What I'd like to hear is how you propose that the United States should proceed from this point forward. Whether it was a mistake to invade and the fact that mistakes have been made post-invasion is irrelevant to the issue of, "What do you think we should do now?"

imho there is little that can be done but to allow for the processes already unleashed- the shia flexing their new status, regional factions in parliamant, the eventual break up of the country- to run their course.

we can't make the iraqis do things they don't wish to do. we can hand them a new country complete with a fairly transparent government, but until they have the desire to accept the supremacy of that institution all is for naught.

it could be years until the us troops are gone. many years. and a few trillion dollars.

kg_veteran
09-13-2006, 09:17 PM
my point was he would at some point be gone.

If that was your point, then that's different than the "third road" you were talking about earlier.

Saying at some point Hussein would be gone is a lot different than advocating a method of removing him.

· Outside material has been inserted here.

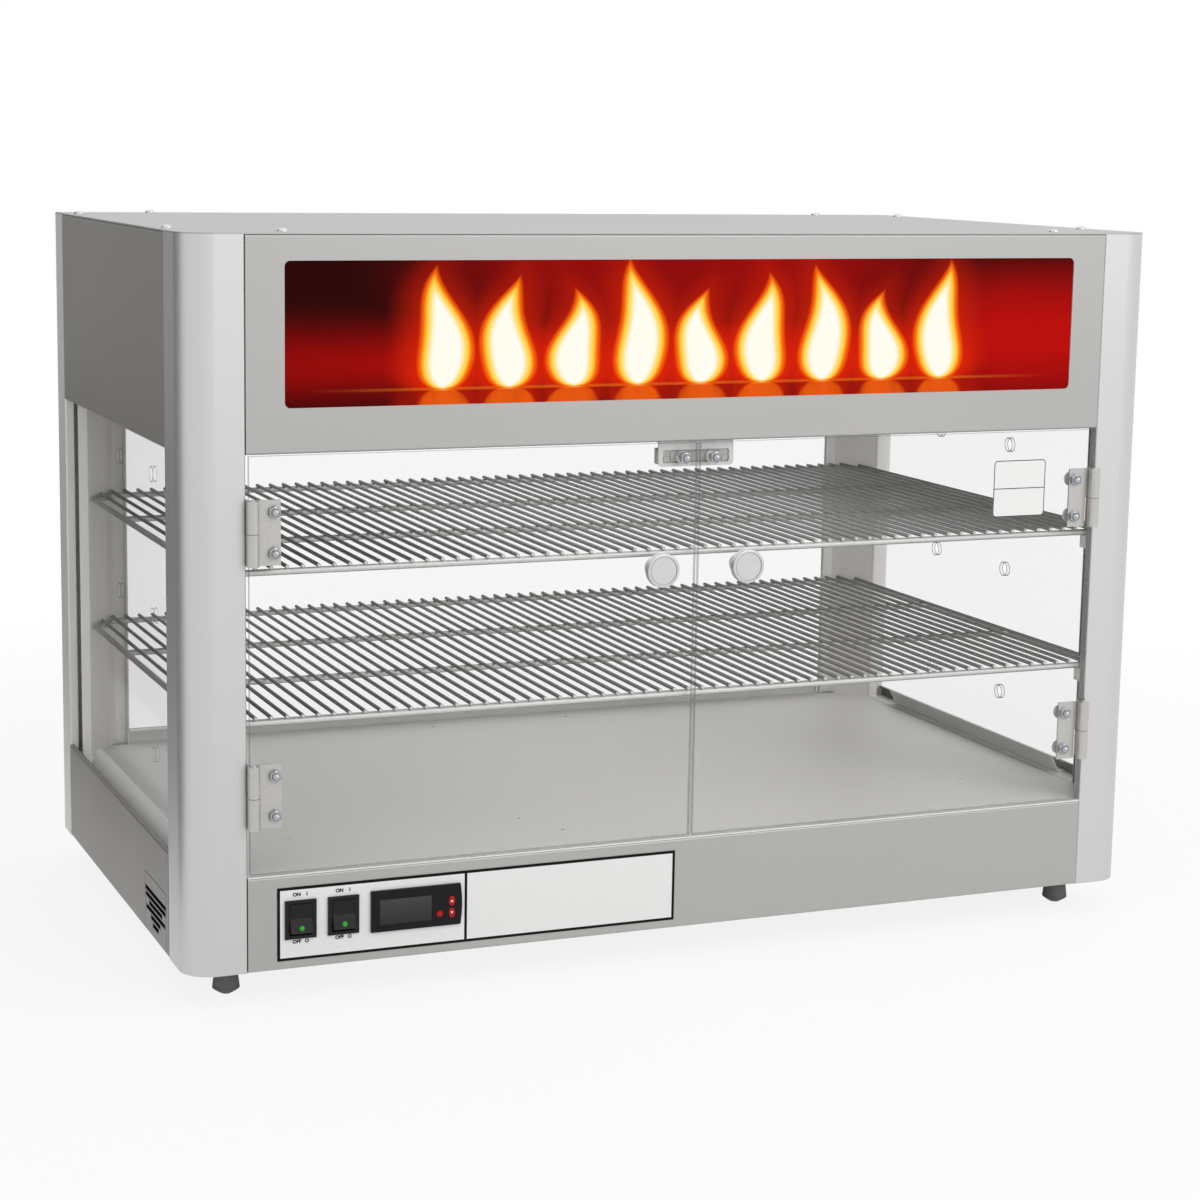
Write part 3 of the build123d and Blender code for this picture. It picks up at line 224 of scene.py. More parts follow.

imho there is little that can be done but to allow for the processes already unleashed- the shia flexing their new status, regional factions in parliamant, the eventual break up of the country- to run their course.

we can't make the iraqis do things they don't wish to do. we can hand them a new country complete with a fairly transparent government, but until they have the desire to accept the supremacy of that institution all is for naught.

it could be years until the us troops are gone. many years. and a few trillion dollars.

I'm unclear: Are you saying that you advocate staying or withdrawing?

Mavdog
09-14-2006, 01:54 PM
as I've said before, we can't leave until we fix the mess we created.